The euro edged lower against the US dollar on Tuesday, as the greenback remained supported by the upbeat US data, released at the end of last week, which boosted the view of a possible sooner than projected scale back of Federal Reserve Banks quantitative easing.

EUR/USD slipped to a session low at 1.3372 at 8:40 GMT, after which consolidation followed at 1.3378, losing 0.21% for the day. Support was likely to be received at November 8th low, 1.3318, while resistance was to be met at November 11th high, 1.3416.

The common currency has been under selling pressure since last Thursday, when the European Central Bank, at its meeting on policy, decided to reduce borrowing costs by 0.25% to a new record low level of 0.25%. The central bank also maintained its deposit rate at zero and pared the marginal lending rate to 0.75%. The odds increased that the bank may consider using unconventional tools such as quantitative easing or a negative deposit rate, in case consumer prices in the Euro region continue slowing down or the economic recovery remains frail.

A report today showed, namely that German annualized final index of consumer prices (CPI) slowed down to 1.2% in October, the lowest level in three years, as a month ago the index stood at 1.4%. Nations annual CPI, evaluated in accordance with the harmonized methodology, also decelerated in October, reaching 1.2%.

Germanys annual wholesale price index recorded a 2.7% drop in October, following another 2.2% drop in the preceding month. On a monthly basis, the index fell 1.0% in October, neutralizing the 0.7% gain in September. This inflation data suggested that demand in the Euro zone was still facing difficulties.

Additional selling impulse for the euro was submitted on Friday, when Standard & Poor’s underscored that France’s slower economic growth would restrain government’s ability to improve public finances. Nation’s long-term foreign and local-currency rating was reduced by one step to AA from AA+. The country has lost its top rating at Standard & Poor’s in January 2012.

Also on Friday, French industrial output was reported to have shrunk 0.5% in September compared to August, after a month ago it climbed 0.7%. Experts had projected that output will improve 0.1% in September. Manufacturing production in the country fell 0.7% in September on a monthly basis, following a 0.9% gain in August.

EUR/USD cross is seen to drop to 1.3300 before the end of 2013, and depreciate even further, to 1.3100 by the end of the first quarter of 2014, according to the median estimate of 81 economists, participated in a survey by Bloomberg News.

Meanwhile, since Thursday last week the US dollar has been continuously supported by the strong economic reports, that came out from the United States. On Friday the Bureau of Labor Statistics said that employers in the country unexpectedly added more job positions than projected in October. Non-farm payrolls increased by 204 000 in October, well above the expected 120 000 new jobs and above the revised up number of 163 000 jobs, added in the previous month.

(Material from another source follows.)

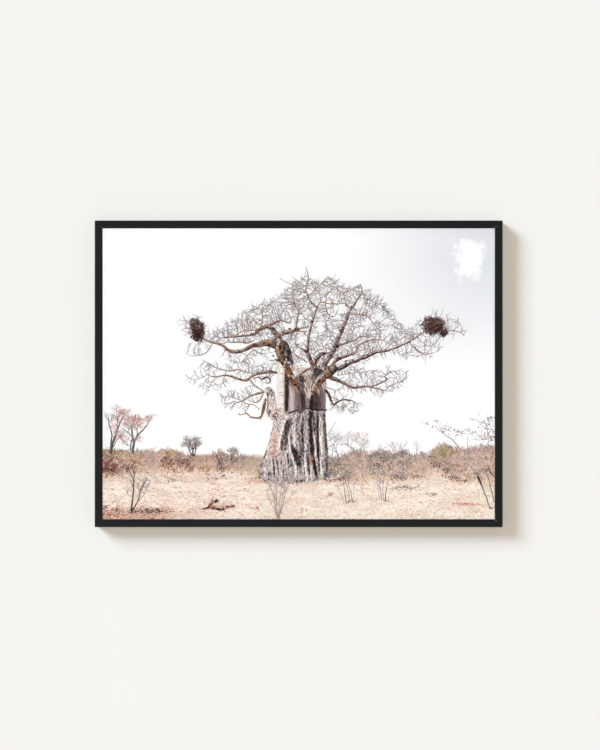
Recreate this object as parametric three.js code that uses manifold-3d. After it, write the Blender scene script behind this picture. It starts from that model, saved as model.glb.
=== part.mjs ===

On Thursday another report revealed that US economy expanded at a steeper than expected rate during the third quarter of the year. The Gross Domestic Product rose at an annualized rate of 2.8% in Q3, following the 2.5% expansion in Q2, which marked the best quarterly performance this year.

Markets awaited Janet Yellens confirmation hearing on November 14th for the position of Chairwoman of the Federal Reserve Bank, with investors assessing whether the world’s largest economy is sufficiently resilient, so that the central bank may begin paring back its stimulus.

Elsewhere, the euro was gaining positions against the pound, as EUR/GBP cross rose 0.20% on a daily basis to trade at 0.8404 at 9:29 GMT. EUR/JPY pair was gaining more, 0.35%, to trade at 133.42 at 9:32 GMT.